## EXERCISE
Quote verbatim every line from the line containing "cad_parts[node].hide_render = cad_parts[node].hide_viewport" to the line containing "obj.data.transform(world)", inclusive of both, and no other line.
####################
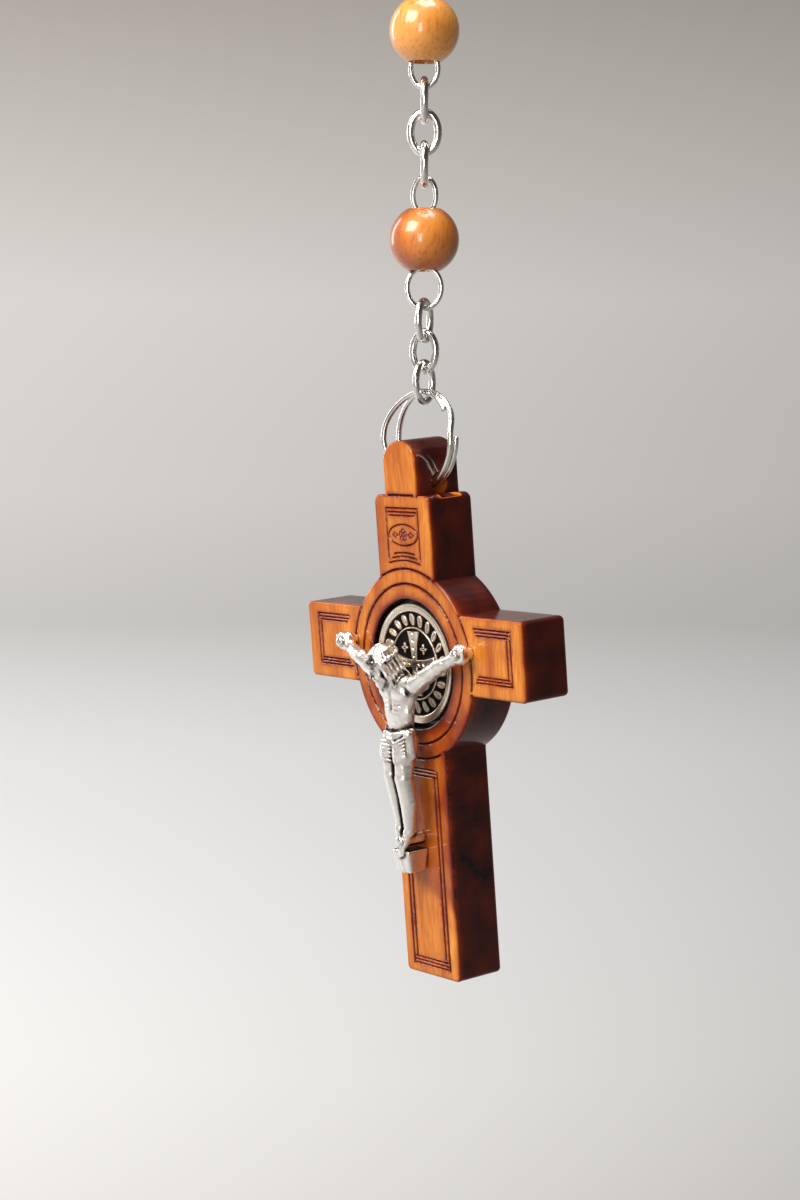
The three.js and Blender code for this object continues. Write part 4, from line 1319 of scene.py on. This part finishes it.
# %% Stage
sweep_paint, tree = new_material("pale_painted_sweep")
place = add_node(tree, "ShaderNodeTexCoord").outputs["Object"]
split = add_node(tree, "ShaderNodeSeparateXYZ", {"Vector": place})
height = add_node(tree, "ShaderNodeMapRange", {"Value": split.outputs["Z"], "From Min": -0.2, "From Max": 0.75})
tone = add_node(tree, "ShaderNodeValToRGB", {"Fac": height.outputs["Result"]}, stops=[
    (0.0, "#e8e7e7"), (0.04, "#c8c6c4"), (0.1, "#d6d3d1"), (0.22, "#dedad6"), (0.36, "#c3beb8"), (0.5, "#a19b93"),
    (1.0, "#6e675f")])
heading = add_node(tree, "ShaderNodeVectorMath", {0: place}, operation="NORMALIZE")
shades = []
for toward, low, high, dark in (((-0.85, -0.52, 0.0), -0.4, 0.62, 0.2), ((-0.8, 0.6, 0.0), -0.2, 0.75, 0.5)):
    facing = add_node(tree, "ShaderNodeVectorMath", {0: heading.outputs["Vector"], 1: toward},
                      operation="DOT_PRODUCT")
    shades.append(add_node(tree, "ShaderNodeMapRange", {"Value": facing.outputs["Value"], "From Min": low,
                                                        "From Max": high, "To Min": dark, "To Max": 1.0}))
shade = add_node(tree, "ShaderNodeMath", {0: shades[0].outputs["Result"], 1: shades[1].outputs["Result"]},
                 operation="MULTIPLY")
glow = add_node(tree, "ShaderNodeVectorMath", {0: tone.outputs["Color"], "Scale": shade.outputs["Value"]},
                operation="SCALE")
surface = add_node(tree, "ShaderNodeBsdfPrincipled", {
    "Base Color": linear("#6f6d6b"), "Roughness": 0.95, "Emission Color": glow.outputs["Vector"],
    "Emission Strength": 0.93})
add_node(tree, "ShaderNodeOutputMaterial", {"Surface": surface.outputs["BSDF"]})
FLOOR = -200.0
profile = [(0.01, FLOOR), (250, FLOOR), (500, FLOOR), (700, FLOOR)]
profile += [(700 + 900 * math.sin(a), FLOOR + 900 * (1 - math.cos(a)))
            for a in np.linspace(0.05, math.pi / 2, 24)]
profile += [(1600, FLOOR + 2500)]
angles = np.linspace(0, 2 * np.pi, 128, endpoint=False)
bowl_points = [(r * math.cos(a) * MM, r * math.sin(a) * MM, h * MM) for r, h in profile for a in angles]
bowl_faces = tube_faces(len(profile), 128)
bowl_mesh = bpy.data.meshes.new("sweep")
bowl_mesh.from_pydata(bowl_points, [], bowl_faces)
bowl_mesh.shade_smooth()
bowl = bpy.data.objects.new("sweep", bowl_mesh)
bowl_mesh.materials.append(sweep_paint)
bpy.context.scene.collection.objects.link(bowl)
bowl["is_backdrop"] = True

# %% [markdown]
# ## The light
# A large softbox stands in front of the carved face and above it. A smaller one overhead wakes the
# tops of the wires and the upper edges. Two narrow strips, one each side of the camera, draw the
# long highlights down the cast figure.

# %% Lamps


def softbox(name, place, target, size, watts, colour="#ffffff"):
    light = bpy.data.lights.new(name, "AREA")
    light.shape = "RECTANGLE"
    light.size, light.size_y = size
    light.energy = watts
    light.color = linear(colour)[:3]
    lamp = bpy.data.objects.new(name, light)
    lamp.location = place
    lamp.rotation_euler = (Vector(target) - Vector(place)).to_track_quat("-Z", "Y").to_euler()
    bpy.context.scene.collection.objects.link(lamp)


softbox("key", (0.02, -0.55, 0.4), (0, 0, -0.07), (0.4, 0.4), 7.4, "#fff6e8")
softbox("overhead", (0.0, 0.05, 0.5), (0, 0, -0.07), (0.3, 0.3), 2.6)
softbox("right", (0.4, -0.5, 0.0), (0, 0, -0.07), (0.12, 0.3), 1.3, "#fff8f0")
softbox("left", (-0.5, -0.12, 0.1), (0, 0, -0.07), (0.1, 0.4), 0.8, "#ffffff")
world = bpy.data.worlds.new("studio")
bpy.context.scene.world = world
world.use_nodes = True
world.node_tree.nodes["Background"].inputs["Color"].default_value = linear("#c8c8c8")
world.node_tree.nodes["Background"].inputs["Strength"].default_value = 0.3

# %% Finish
low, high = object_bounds()
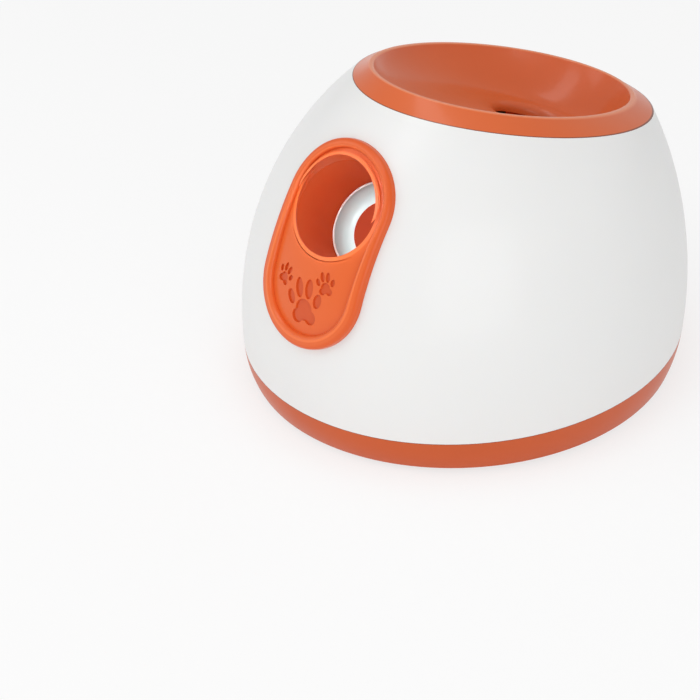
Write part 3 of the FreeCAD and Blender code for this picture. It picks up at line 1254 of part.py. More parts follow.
def indicator_lenses():
    """Light pipes through the rear panel."""
    pipes = []
    for x in lens_spots():
        face = rear_face(x, LENS_Z, PANEL_STAND)
        pipes.append(along_y(rod(LENS_R, BOARD_Y + BOARD_T + 2, face + 0.3), x, 0, LENS_Z))
    return Part.makeCompound(pipes)


def power_inlet():
    """Barrel-plug socket behind the rear panel."""
    face = rear_face(JACK_X, JACK_Z, PANEL_STAND) - 0.4
    shoulder = rear_face(JACK_X + 4.5, JACK_Z + 6) - PANEL_BACK - 0.3
    body = joined([
        along_y(rod(JACK_R, 0, face - shoulder + 1), JACK_X, shoulder - 1, JACK_Z),
        box(JACK_X - 4.5, JACK_X + 4.5, BOARD_Y + BOARD_T, shoulder, JACK_Z - 5.5, JACK_Z + 5.5),
    ])
    body = body.cut(along_y(rod(2.8, 0, 20), JACK_X, face - 7.5, JACK_Z))
    return body.fuse(along_y(rod(1.0, 0, 6.5), JACK_X, face - 8, JACK_Z)).removeSplitter()


# ---------------------------------------------------------------- fasteners
def screw(length, head_r=HEAD_R, head_t=HEAD_T, radius=SCREW_R):
    """Screw along local Z: its head below zero, its shank above."""
    head = rod(head_r, -head_t, 0).cut(box(-head_r * 0.6, head_r * 0.6, -0.5, 0.5, -head_t - 1, -head_t + 1.0))
    return head.fuse(rod(radius, 0, length)).removeSplitter()


def case_screws():
    return Part.makeCompound([upright(screw(30.0), x, y, 9.0) for x, y in case_screw_spots()])


def chassis_screws():
    """Screws of the chassis, the gearbox foot and the main board, heads up."""
    tip = Rotation(X_AXIS, 180)
    flange = CHASSIS_FLOOR + 2.5
    solids = [placed(screw(6.0), Placement(Vector(x, y, flange), tip)) for x, y in chassis_spots() + gearbox_spots()]
    top = BOARD_Z + BOARD_T
    solids += [placed(screw(7.0), Placement(Vector(x, y, top), tip)) for x, y in board_spots()]
    return Part.makeCompound(solids)


def gearbox_screws():
    """Screws through the gearbox cover."""
    body = placed(screw(12.0), Placement(Vector(), Rotation(X_AXIS, 180)))
    return Part.makeCompound([on_axle(body, COVER_X + PLATE_T, y, z) for y, z in gearbox_screw_spots()])


def panel_screws():
    """Screws that hold the control board on the panel's posts."""
    return Part.makeCompound([along_y(screw(8.0), x, BOARD_Y, PANEL_Z - 10) for x in panel_posts()])


PIECES = {
    "upper_shell": upper_shell,
    "base_tray": base_tray,
    "funnel": funnel,
    "outlet_bezel": outlet_bezel,
    "rubber_feet": rubber_feet,
    "launch_barrel": launch_barrel,
    "barrel_end_cap": barrel_end_cap,
    "ball_chute": ball_chute,
    "striker_head": striker_head,
    "striker_cap": striker_cap,
    "striker_pin": striker_pin,
    "rack": rack,
    "launch_spring": launch_spring,
    "cocking_gear": cocking_gear,
    "cocking_shaft": cocking_shaft,
    "driven_gear": driven_gear,
    "second_gear": second_gear,
    "first_gear": first_gear,
    "motor_pinion": motor_pinion,
    "motor_shaft": motor_shaft,
    "motor": motor,
    "gear_axles": gear_axles,
    "shaft_bushes": shaft_bushes,
    "gearbox_plate": gearbox_plate,
    "gearbox_cover": gearbox_cover,
    "chassis": chassis,
    "ball_gate": ball_gate,
    "gate_servo": gate_servo,
    "ball_lever": ball_lever,
    "lever_pin": lever_pin,
    "ball_switch": ball_switch,
    "battery_cells": battery_cells,
    "battery_contacts": battery_contacts,
    "battery_door": battery_door,
    "main_board": main_board,
    "control_board": control_board,
    "control_panel": control_panel,
    "power_button": lambda: button(POWER_X),
    "distance_button": lambda: button(DISTANCE_X),
    "indicator_lenses": indicator_lenses,
    "power_inlet": power_inlet,
    "case_screws": case_screws,
    "chassis_screws": chassis_screws,
    "gearbox_screws": gearbox_screws,
    "panel_screws": panel_screws,
}


def main():
    os.makedirs("parts", exist_ok=True)
    for name, make in PIECES.items():
        shape = make()
        print(f"{name}: {len(shape.Solids)} solids, {shape.Volume / 1000:.1f} cm3, valid {shape.isValid()}")
        shape.exportStep(f"parts/{name}.step")


if __name__ == "__main__":
    main()
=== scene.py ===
import logging
import math
from dataclasses import dataclass
from enum import Enum
from functools import cache
from typing import Callable, Iterable, Union

import bpy
from mathutils import Matrix, Vector


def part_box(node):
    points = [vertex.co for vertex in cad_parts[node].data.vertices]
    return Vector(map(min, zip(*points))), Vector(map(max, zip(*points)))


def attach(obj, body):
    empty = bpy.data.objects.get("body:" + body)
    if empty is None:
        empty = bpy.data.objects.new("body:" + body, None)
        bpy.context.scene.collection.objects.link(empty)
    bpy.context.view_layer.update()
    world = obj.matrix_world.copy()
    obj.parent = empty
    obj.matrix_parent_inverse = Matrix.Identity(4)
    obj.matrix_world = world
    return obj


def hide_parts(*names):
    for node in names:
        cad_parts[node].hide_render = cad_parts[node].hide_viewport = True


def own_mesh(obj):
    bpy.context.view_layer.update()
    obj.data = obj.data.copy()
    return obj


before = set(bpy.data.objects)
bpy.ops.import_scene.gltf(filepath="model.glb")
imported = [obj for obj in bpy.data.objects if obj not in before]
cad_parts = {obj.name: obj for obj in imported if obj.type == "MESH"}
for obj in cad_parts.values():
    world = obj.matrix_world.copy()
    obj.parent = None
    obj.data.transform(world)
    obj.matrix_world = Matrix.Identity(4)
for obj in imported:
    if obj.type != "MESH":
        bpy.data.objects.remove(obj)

LOG = logging.getLogger("launcher")
MM = 0.001
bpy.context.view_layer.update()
MOUTH = (0.0, -121.0 * MM, 154.5 * MM)
BARREL_PITCH = math.radians(40.0)
BORE_WAY = (0.0, math.cos(BARREL_PITCH), -math.sin(BARREL_PITCH))
RIM_TILT = math.radians(13.2)
AIM = (0.0, 0.0, 0.1)

Colour = tuple[float, float, float]
Point = tuple[float, float, float]
Pair = tuple[float, float]
Operand = Union["Value", float]


def linear(colour: Colour) -> tuple[float, float, float, float]:
    """Turns a display colour into the linear colour that shaders work in.

    Args:
        colour: Red, green and blue as displayed, from 0 to 255.

    Returns:
        Linear red, green and blue, with an alpha of 1.
    """
    channels = []
    for channel in colour:
        part = channel / 255.0
        channels.append(part / 12.92 if part <= 0.04045 else ((part + 0.055) / 1.055) ** 2.4)
    return (channels[0], channels[1], channels[2], 1.0)


# ------------------------------------------------------------------ shader graph
class Value:
    """A number that varies over a surface; arithmetic on it adds Math nodes."""

    def __init__(self, graph: "Graph", socket: bpy.types.NodeSocket) -> None:
        """Wraps one output socket of a graph."""
        self.graph = graph
        self.socket = socket

    def _math(self, operation: str, *operands: Operand) -> "Value":
        """Adds one Math node.

        Args:
            operation: The node's operation.
            operands: Its inputs in order.

        Returns:
            The node's result.
        """
        inputs = dict(enumerate(operands))
        return self.graph.node("ShaderNodeMath", {"operation": operation}, inputs)

    def __add__(self, other: Operand) -> "Value":
        """Sum."""
        return self._math("ADD", self, other)

    __radd__ = __add__

    def __sub__(self, other: Operand) -> "Value":
        """Difference."""
        return self._math("SUBTRACT", self, other)

    def __rsub__(self, other: Operand) -> "Value":
        """Difference, with the value on the right."""
        return self._math("SUBTRACT", other, self)

    def __mul__(self, other: Operand) -> "Value":
        """Product."""
        return self._math("MULTIPLY", self, other)

    __rmul__ = __mul__

    def __mod__(self, other: Operand) -> "Value":
        """Remainder."""
        return self._math("MODULO", self, other)

    def __abs__(self) -> "Value":
        """Size without its sign."""
        return self._math("ABSOLUTE", self)

    def clamped(self, low: float, high: float) -> "Value":
        """Keeps the value between low and high."""
        return self._math("MINIMUM", self._math("MAXIMUM", self, low), high)

    def ramp(self, low: float, high: float) -> "Value":
        """Rises smoothly from 0 at low to 1 at high."""
        settings = {"interpolation_type": "SMOOTHSTEP"}
        inputs = {"Value": self, "From Min": low, "From Max": high}
        return self.graph.node("ShaderNodeMapRange", settings, inputs)


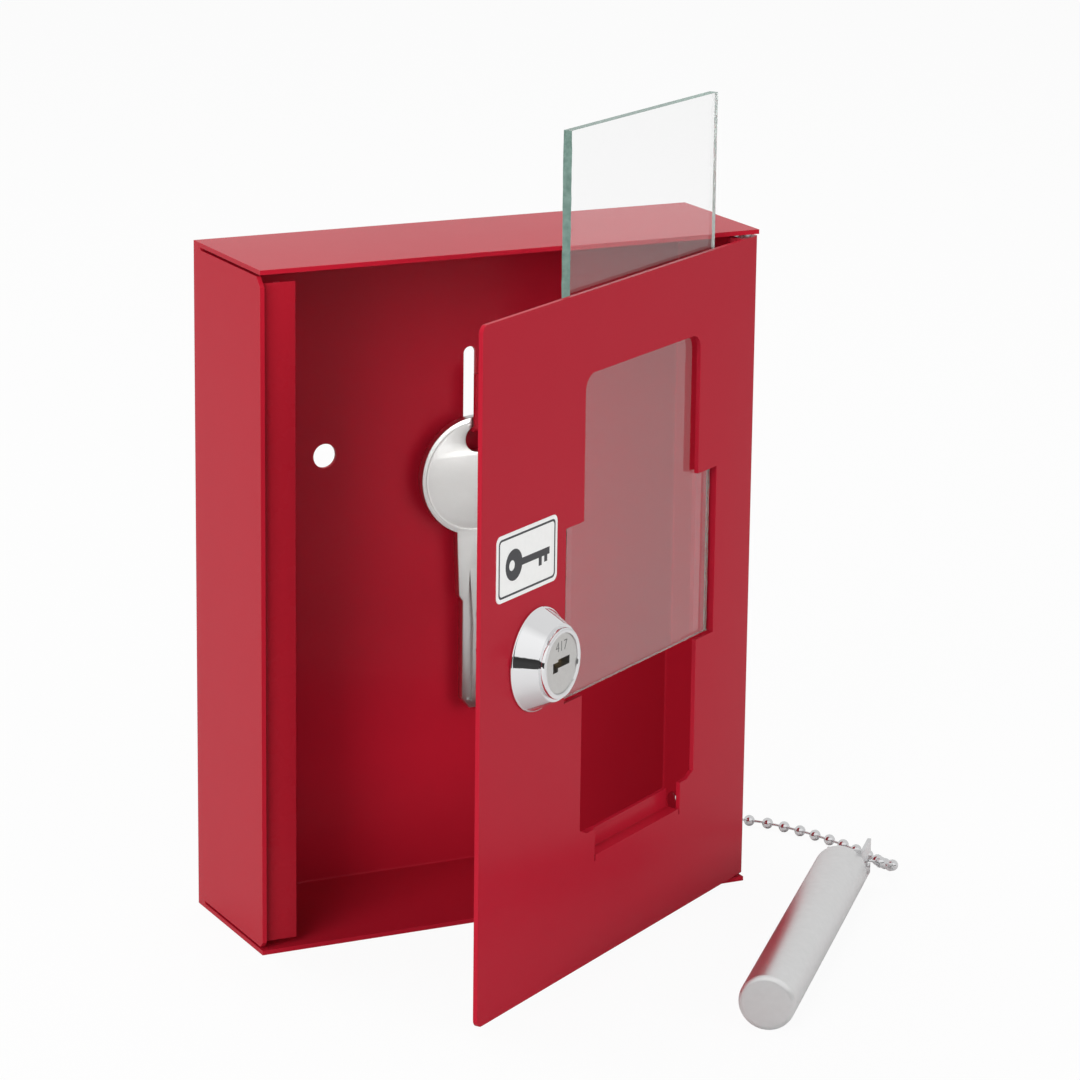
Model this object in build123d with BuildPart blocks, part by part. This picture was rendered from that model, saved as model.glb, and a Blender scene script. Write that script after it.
####################
## ANSWER TO THE EXERCISE
        cad_parts[node].hide_render = cad_parts[node].hide_viewport = True


def own_mesh(obj):
    bpy.context.view_layer.update()
    obj.data = obj.data.copy()
    return obj


before = set(bpy.data.objects)
bpy.ops.import_scene.gltf(filepath="model.glb")
imported = [obj for obj in bpy.data.objects if obj not in before]
cad_parts = {obj.name: obj for obj in imported if obj.type == "MESH"}
for obj in cad_parts.values():
    world = obj.matrix_world.copy()
    obj.parent = None
    obj.data.transform(world)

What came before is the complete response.